Thursday, January 15, 2009

Farewell to Chairman Martin

At today’s FCC meeting, Chairman Kevin J. Martin announced that he is leaving the FCC on January 20, 2009.

I had the privilege of working for Chairman Martin for a number of years. During that time, I came to admire his many virtues, especially his courage – his willingness to make difficult and sometimes unpopular decisions because it serves the public interest. That is real leadership.

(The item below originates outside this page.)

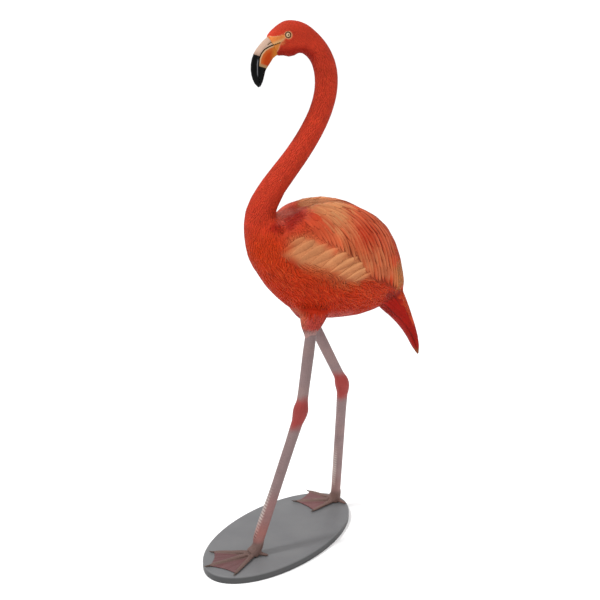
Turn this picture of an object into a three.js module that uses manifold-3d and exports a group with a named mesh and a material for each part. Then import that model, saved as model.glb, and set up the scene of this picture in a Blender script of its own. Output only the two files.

Through that leadership, Chairman Martin quite literally transformed the wireless broadband industry. When his tenure began, there was approximately 200 MHz of licensed wireless spectrum suitable for wireless broadband services. While Chairman, he tripled that amount, making approximately another 400 MHz of licensed spectrum available for wireless broadband.

  • In 2006, he made available 90 MHz of spectrum in the AWS-1 band, which resulted in a new nationwide entrant and almost 14 billion dollars in auction revenue.

  • That same year, he also completed the BRS/EBS rules that made available almost 200 MHz of spectrum in the 2.5 GHz band, which is driving WiMAX deployment in the U.S. today.

  • In 2007, he auctioned 62 MHz of spectrum in the 700 MHz band that resulted in over 19 billion dollars in auction revenue, as much as all previous FCC auctions combined.

  • Also that year he made another 50 MHz of spectrum available in the 3650 MHz band on an innovative, “lightly licensed” basis for WiMAX and other technologies.

This year he greatly expanded the amount of unlicensed spectrum available for wireless broadband by unleashing the Digital Television white spaces.

Any one of these actions alone could be considered a crowning achievement in wireless for any FCC Chairman. Taken together, they leave a legacy that will likely never be matched.

On behalf of WCAI, I thank Chairman Martin for his unparalleled leadership and wish him all the best.

1 comment:

Anonymous said...

You're kidding, right? The man whose legacy is the crashing DTV nascar. The man who put us in the rear for broadband? The man who handed the telecom industry over to AT&T and had a vendeta against cable? No, no Farewell. "Dont let the door hit you on the way out" would be the salutation.